Saying that software engineering is still in its infancy isn’t an adequate explanation; it’s been going for at least fifty years. The SAGE early warning missile system was fully deployed in 1962, and led directly to the development of the SABRE air travel reservation system and later air traffic control systems. When SABRE debuted in 1964, it linked 2,000 terminals in sixty cities.
In sum: Physical metaphors of construction don’t apply to software. However, they’re all we have, when we think intuitively. Smart people can invent abstract tools, and we can learn heuristics to calculate answers, just as we can do in quantum mechanics. That doesn’t mean we understand either of them in our bones.

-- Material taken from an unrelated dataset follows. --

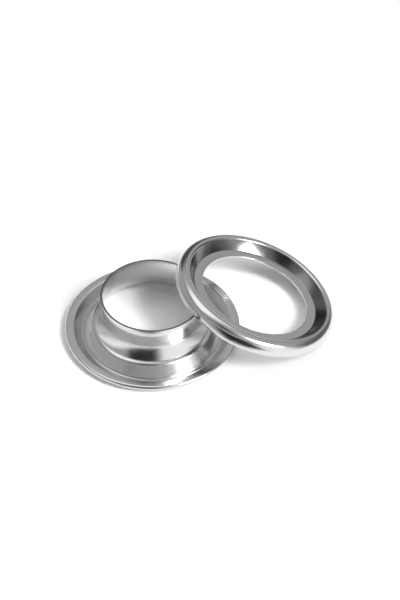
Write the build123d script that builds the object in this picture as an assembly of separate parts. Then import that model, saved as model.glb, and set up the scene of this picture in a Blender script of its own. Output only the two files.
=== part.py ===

Update 3 Jan 05: fixed 'innately' for 'intrinsically' typo in second paragraph; thanks, S.
----- Notes -----
 Lakoff and Johnson’s Metaphors We Live By (1980) first brought this perspective to public attention. Their more recent Philosophy in the Flesh (1999) uses their notions of “embodied mind” to analyze systems of philosophical thought.
 Money is intangible, but limited in the sense that its ownership is a zero-sum game; either you have the money, or I do.
 Your ownership and use of a piece of software doesn’t impose any constraint on my enjoyment of it. This is only strictly true of “local software”. Software that is “hosted”, eg running on a central server and accessed by people across a network, is shared among all its users, and if there is sufficient demand your use of the software can impact mine. In both cases, though, the software is constructed out of other pieces of software, a compounding of intangibles.
 There is a good anecdotal evidence that software projects unravel more messily than other kinds. However, it’s hard to imagine how one could prove this statement, since a comparison would need detailed histories of all projects in at least two engineering fields. Building the histories would require the revelation of a great deal of sensitive information, whether by companies or governments.
 Lorin May provides a list of ten Major Causes of Software Project Failures in Crosstalk: The Journal of Defense Software Engineering. Wikipedia has a list of criticisms of software engineering, with rebuttals.